*Aim of the task*. Copy these lines exactly and nothing else: from the line holding "clear_scene()" to the line holding "zip(*points))), Vector(map(max, zip(*points)))", both lines included.

*Data section*.
------
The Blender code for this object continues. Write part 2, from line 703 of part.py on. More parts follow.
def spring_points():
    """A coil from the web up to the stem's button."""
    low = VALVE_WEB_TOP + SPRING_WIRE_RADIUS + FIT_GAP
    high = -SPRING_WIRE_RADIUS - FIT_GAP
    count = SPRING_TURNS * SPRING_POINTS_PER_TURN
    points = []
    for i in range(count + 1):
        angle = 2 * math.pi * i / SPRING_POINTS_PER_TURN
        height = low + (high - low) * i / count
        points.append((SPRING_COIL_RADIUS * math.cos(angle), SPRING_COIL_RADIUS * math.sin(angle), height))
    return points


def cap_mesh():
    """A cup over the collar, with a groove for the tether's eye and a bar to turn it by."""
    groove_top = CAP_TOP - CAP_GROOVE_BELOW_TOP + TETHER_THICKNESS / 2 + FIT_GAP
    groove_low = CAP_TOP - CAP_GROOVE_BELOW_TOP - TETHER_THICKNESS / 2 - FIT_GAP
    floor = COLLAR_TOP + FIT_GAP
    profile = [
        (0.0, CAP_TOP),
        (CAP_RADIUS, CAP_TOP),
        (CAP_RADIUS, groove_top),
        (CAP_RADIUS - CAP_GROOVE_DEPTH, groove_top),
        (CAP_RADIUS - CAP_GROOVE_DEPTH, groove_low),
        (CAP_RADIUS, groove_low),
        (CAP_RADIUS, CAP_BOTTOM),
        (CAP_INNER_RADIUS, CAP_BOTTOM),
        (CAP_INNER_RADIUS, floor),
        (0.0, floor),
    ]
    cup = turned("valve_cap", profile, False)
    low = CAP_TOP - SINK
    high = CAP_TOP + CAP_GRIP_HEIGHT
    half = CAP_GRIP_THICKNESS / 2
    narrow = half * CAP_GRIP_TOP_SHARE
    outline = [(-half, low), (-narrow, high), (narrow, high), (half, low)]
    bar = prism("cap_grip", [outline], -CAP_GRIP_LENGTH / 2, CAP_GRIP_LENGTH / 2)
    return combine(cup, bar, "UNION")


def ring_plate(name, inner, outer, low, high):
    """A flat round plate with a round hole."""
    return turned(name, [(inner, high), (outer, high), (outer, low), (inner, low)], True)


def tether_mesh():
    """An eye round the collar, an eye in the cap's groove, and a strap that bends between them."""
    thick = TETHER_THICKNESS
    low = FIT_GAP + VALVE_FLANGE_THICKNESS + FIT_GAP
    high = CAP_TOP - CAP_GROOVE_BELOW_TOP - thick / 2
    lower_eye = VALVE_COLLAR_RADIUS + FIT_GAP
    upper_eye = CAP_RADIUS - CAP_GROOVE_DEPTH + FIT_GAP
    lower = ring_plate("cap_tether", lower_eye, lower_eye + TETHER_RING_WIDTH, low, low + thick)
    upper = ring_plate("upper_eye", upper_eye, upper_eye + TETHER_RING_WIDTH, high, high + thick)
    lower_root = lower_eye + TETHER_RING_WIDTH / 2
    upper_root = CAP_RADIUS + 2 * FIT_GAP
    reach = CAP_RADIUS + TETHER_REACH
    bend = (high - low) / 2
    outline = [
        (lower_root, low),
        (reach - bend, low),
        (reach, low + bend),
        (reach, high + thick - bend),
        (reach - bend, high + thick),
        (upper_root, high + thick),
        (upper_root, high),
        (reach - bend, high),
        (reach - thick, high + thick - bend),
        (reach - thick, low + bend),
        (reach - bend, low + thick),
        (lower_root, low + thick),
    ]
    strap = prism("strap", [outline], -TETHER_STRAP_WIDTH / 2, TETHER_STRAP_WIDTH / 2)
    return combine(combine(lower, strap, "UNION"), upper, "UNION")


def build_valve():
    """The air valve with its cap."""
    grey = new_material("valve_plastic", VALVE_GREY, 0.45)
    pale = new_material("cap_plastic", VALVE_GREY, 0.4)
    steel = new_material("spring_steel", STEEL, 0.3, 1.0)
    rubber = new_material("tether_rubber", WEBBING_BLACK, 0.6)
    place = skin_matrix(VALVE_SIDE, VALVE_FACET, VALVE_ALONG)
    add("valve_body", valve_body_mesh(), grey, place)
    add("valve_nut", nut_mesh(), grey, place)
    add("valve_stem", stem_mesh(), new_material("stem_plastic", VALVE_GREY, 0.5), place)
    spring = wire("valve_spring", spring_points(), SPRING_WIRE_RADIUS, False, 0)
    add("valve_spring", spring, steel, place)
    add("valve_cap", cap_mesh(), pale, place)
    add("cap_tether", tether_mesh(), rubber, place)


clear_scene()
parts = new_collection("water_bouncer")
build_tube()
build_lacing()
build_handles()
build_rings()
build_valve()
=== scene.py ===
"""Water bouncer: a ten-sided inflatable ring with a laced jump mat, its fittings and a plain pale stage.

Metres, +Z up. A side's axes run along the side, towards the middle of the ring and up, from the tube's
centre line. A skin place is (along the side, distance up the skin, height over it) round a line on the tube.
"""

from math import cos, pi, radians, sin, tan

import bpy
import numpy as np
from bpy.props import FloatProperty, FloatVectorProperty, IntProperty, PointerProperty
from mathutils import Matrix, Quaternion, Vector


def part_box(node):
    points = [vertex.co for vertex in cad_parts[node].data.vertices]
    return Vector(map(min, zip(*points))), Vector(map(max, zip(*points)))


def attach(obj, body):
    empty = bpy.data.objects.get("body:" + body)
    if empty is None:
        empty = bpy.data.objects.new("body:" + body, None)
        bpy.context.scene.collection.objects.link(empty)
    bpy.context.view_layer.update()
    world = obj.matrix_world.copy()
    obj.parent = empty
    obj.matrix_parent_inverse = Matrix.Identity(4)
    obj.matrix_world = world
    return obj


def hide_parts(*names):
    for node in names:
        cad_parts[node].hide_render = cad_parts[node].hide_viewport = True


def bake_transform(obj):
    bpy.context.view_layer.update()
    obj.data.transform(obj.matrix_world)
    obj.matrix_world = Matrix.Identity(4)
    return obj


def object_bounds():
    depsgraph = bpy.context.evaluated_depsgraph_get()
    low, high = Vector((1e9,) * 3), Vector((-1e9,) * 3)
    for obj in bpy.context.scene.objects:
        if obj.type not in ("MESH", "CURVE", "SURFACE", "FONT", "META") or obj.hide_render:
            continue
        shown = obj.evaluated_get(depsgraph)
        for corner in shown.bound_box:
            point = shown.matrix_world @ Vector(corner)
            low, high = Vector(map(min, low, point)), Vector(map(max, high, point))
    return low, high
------
*Exercise response*.
clear_scene()
parts = new_collection("water_bouncer")
build_tube()
build_lacing()
build_handles()
build_rings()
build_valve()
=== scene.py ===
"""Water bouncer: a ten-sided inflatable ring with a laced jump mat, its fittings and a plain pale stage.

Metres, +Z up. A side's axes run along the side, towards the middle of the ring and up, from the tube's
centre line. A skin place is (along the side, distance up the skin, height over it) round a line on the tube.
"""

from math import cos, pi, radians, sin, tan

import bpy
import numpy as np
from bpy.props import FloatProperty, FloatVectorProperty, IntProperty, PointerProperty
from mathutils import Matrix, Quaternion, Vector


def part_box(node):
    points = [vertex.co for vertex in cad_parts[node].data.vertices]
    return Vector(map(min, zip(*points))), Vector(map(max, zip(*points)))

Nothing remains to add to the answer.